On Dec. 30, 1999, the EPA’s Region III Office of Enforcement, Compliance and Environmental Justice filed a complaint that summarized the penalties in an amount the agency deemed appropriate for the University’s actions, Conner said. The fines are determined by looking at different factors, such as how long the violation had been going on, what it was and what damage ensued.

Hougen said his office was shocked when the University received the enforcement letter.

Right after the inspection, we met with the EPA inspectors, and they gave us the impression that we’d done pretty well, Hougen said. They said they gave us a `B.’ To then get a letter three months later assessing some pretty big fines was a shock.

It’s like a teacher-student relationship, Conner said.

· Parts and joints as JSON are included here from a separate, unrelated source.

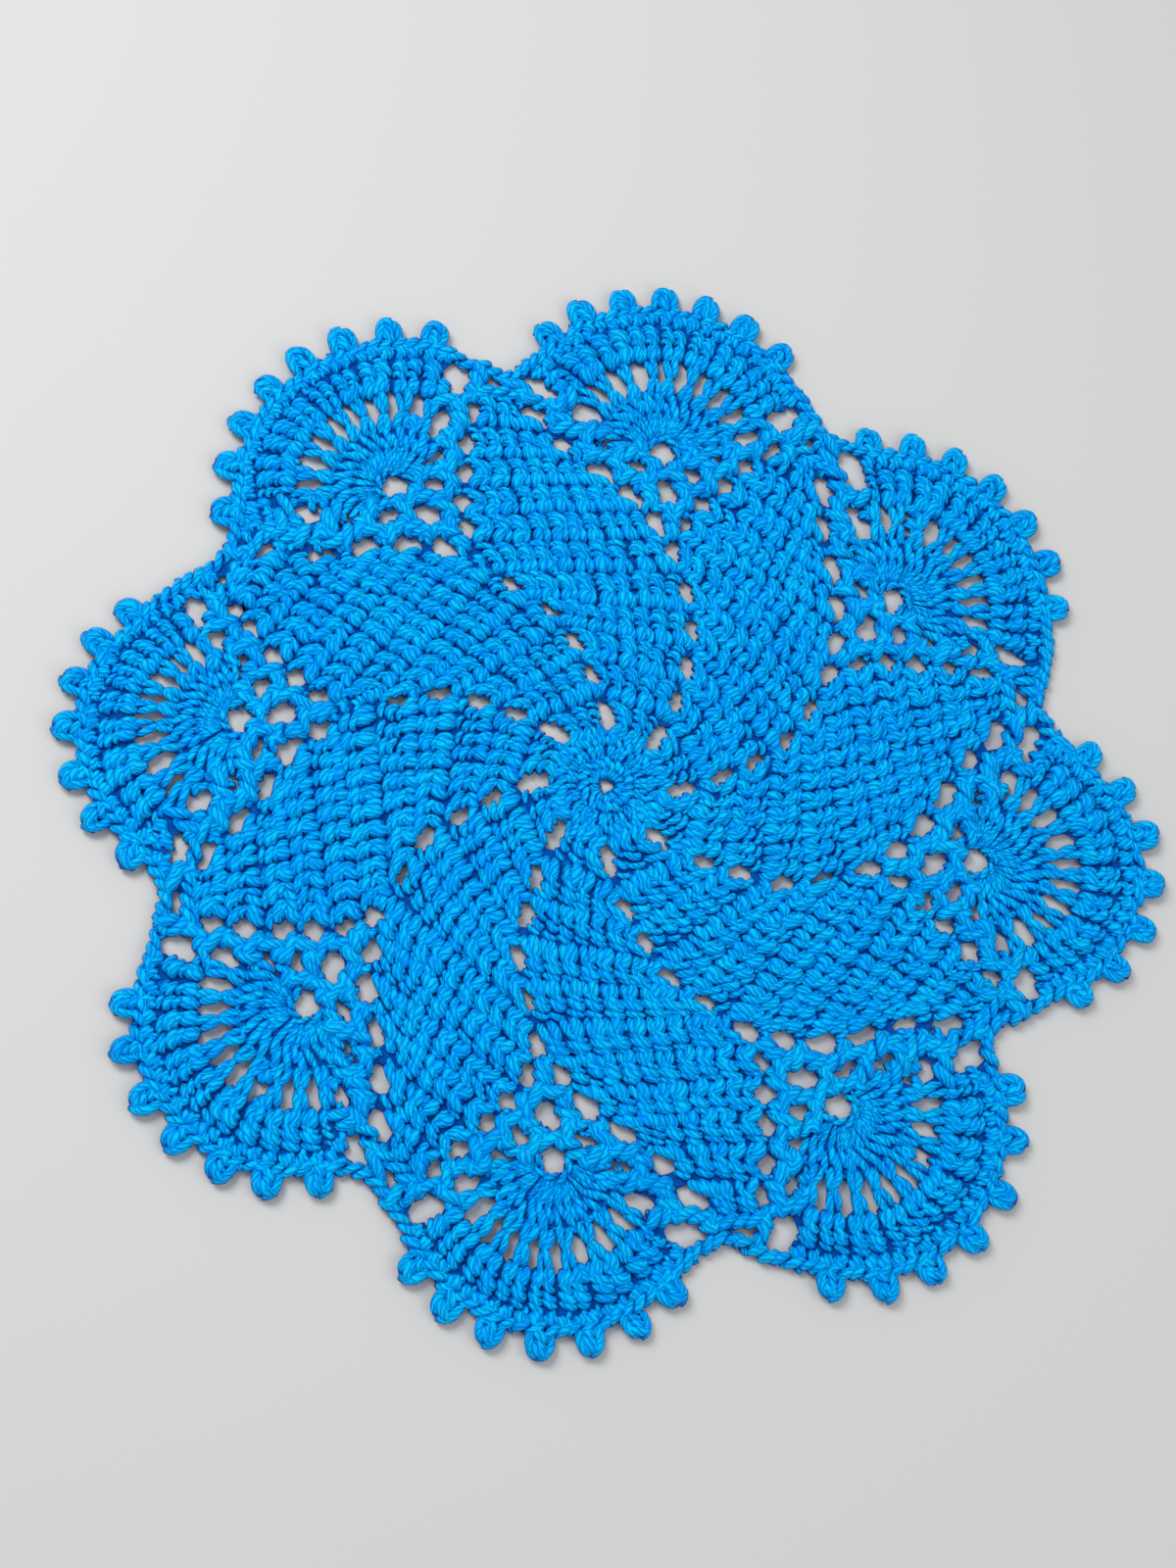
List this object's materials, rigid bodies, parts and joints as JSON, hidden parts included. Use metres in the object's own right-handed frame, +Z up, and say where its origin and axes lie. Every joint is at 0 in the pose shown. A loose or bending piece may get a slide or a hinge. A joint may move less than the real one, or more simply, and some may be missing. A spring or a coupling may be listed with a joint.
{
  "type": "crochet placemat",
  "caption": "Round crochet placemat with a swirling solid centre, open mesh and a border of shell fans edged with picots.",
  "frame": {"origin": "on the surface under the mat, at the middle of its bounding box", "axes": "+Z up through the mat, +X and +Y in its plane"},
  "size_m": [0.3466, 0.3424, 0.004],
  "materials": {
    "azure_yarn": "bright azure, softly shining plied yarn"
  },
  "bodies": {
    "root": {"crochet_mat": "azure_yarn"}
  },
  "joints": []
}
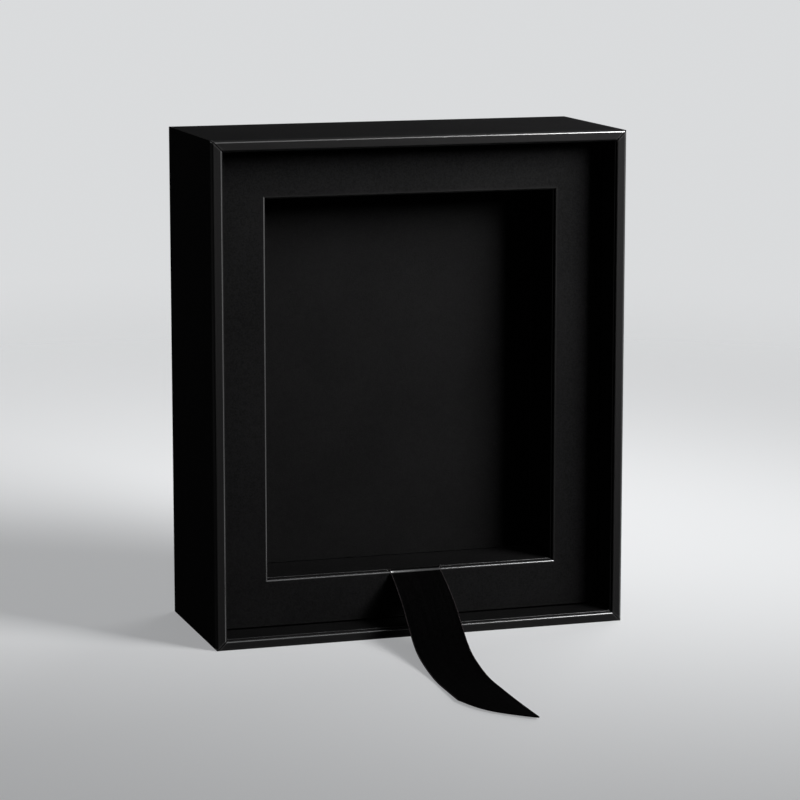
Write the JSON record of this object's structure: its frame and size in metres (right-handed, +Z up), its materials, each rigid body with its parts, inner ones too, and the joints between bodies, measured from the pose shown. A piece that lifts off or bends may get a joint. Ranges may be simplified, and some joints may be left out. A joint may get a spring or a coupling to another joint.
{
  "type": "sliding drawer gift box",
  "caption": "Upright presentation box: a thick-walled case open at the front, holding a drawer with a windowed face frame, a deep lined well and a ribbon pull.",
  "frame": {"origin": "centre of the case's underside, on the surface that the box stands on", "axes": "+Z up, the open front with the ribbon faces -Y, and +X is to the right when one faces the open front"},
  "size_m": [0.2, 0.238, 0.236],
  "materials": {
    "wrap_paper": "black wrapping paper with a fine grain, matt to satin",
    "lining_card": "black papered lining card, matt",
    "greyboard": "bare grey binder's board",
    "kraft_tape": "brown gummed paper",
    "ribbon_satin": "black satin ribbon, fine lengthwise weave with a thin selvedge"
  },
  "bodies": {
    "case": {"case_left_board": "greyboard", "case_left_wrap": "wrap_paper", "case_left_liner": "lining_card", "case_right_board": "greyboard", "case_right_wrap": "wrap_paper", "case_right_liner": "lining_card", "case_top_board": "greyboard", "case_top_wrap": "wrap_paper", "case_top_liner": "lining_card", "case_bottom_board": "greyboard", "case_bottom_wrap": "wrap_paper", "case_bottom_liner": "lining_card", "case_back_board": "greyboard", "case_back_liner": "lining_card", "case_back_sheet": "wrap_paper"},
    "drawer": {"face_frame_board": "greyboard", "face_frame_wrap": "wrap_paper", "tray_left_board": "greyboard", "tray_left_wrap": "wrap_paper", "tray_right_board": "greyboard", "tray_right_wrap": "wrap_paper", "tray_top_board": "greyboard", "tray_top_wrap": "wrap_paper", "tray_bottom_board": "greyboard", "tray_bottom_wrap": "wrap_paper", "tray_back_board": "greyboard", "tray_back_sheet": "wrap_paper", "tray_bottom_left_stay": "kraft_tape", "tray_bottom_right_stay": "kraft_tape", "tray_top_left_stay": "kraft_tape", "tray_top_right_stay": "kraft_tape", "well_left_board": "greyboard", "well_left_lining": "lining_card", "well_right_board": "greyboard", "well_right_lining": "lining_card", "well_top_board": "greyboard", "well_top_lining": "lining_card", "well_bottom_board": "greyboard", "well_bottom_lining": "lining_card", "well_floor_board": "greyboard", "well_floor_lining": "lining_card", "floor_spacer_left": "greyboard", "floor_spacer_right": "greyboard", "ribbon_tail": "ribbon_satin", "ribbon_patch": "kraft_tape"},
    "ribbon": {"ribbon_pull": "ribbon_satin"}
  },
  "joints": [
    {"name": "drawer_slide", "type": "slide", "parent": "case", "child": "drawer", "axis": [0, -1, 0], "range_m": [0, 0.065]},
    {"name": "ribbon_lift", "type": "hinge", "parent": "drawer", "child": "ribbon", "pos_m": [0.0015, -0.025, 0.02865], "axis": [-1, 0, 0], "range_deg": [0, 60]}
  ]
}
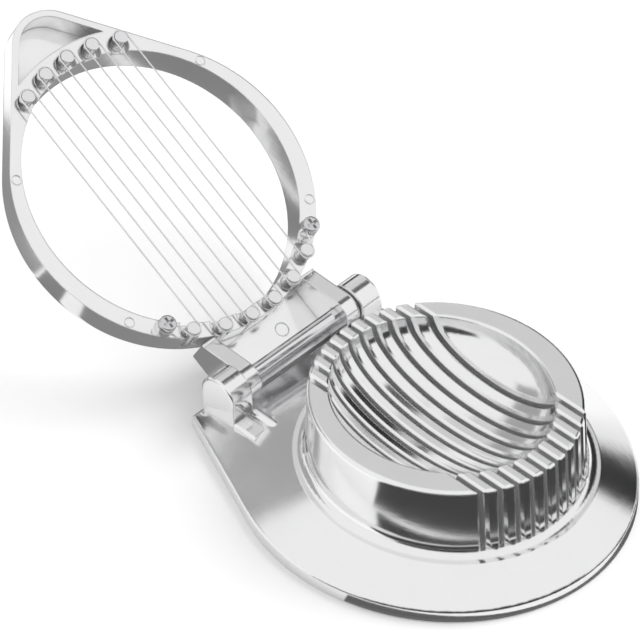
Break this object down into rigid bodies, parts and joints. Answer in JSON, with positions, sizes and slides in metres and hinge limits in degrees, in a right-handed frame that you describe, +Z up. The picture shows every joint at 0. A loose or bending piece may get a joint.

We want them to be aware of these things so they can do it right.

If an agreement between the two parties cannot be reached through informal discussions, Hougen said the next step would be to go before an EPA judge in a formal hearing in Philadelphia.

The EPA calls this sort of examination a multimedia inspection that also checks for compliance with the Underground Storage Tank regulations, the Clean Air Act and the Fungicide, Insecticide, Fumigant and Rodenticide Act.

GW was exempt from or passed the rest of these regulation measures.

I really believe that GW has a really good environmental record, Hougen said. We’ve been doing pretty well, and we’re looking to raise our standards ever higher.

Though it was a joint investigation involving health department officials, the EPA is taking the lead in the matter, said Angelo Tompros, program manager for the hazardous waste division of the D.C. Department of Health. The District will not release its report until after all pending enforcement action has concluded.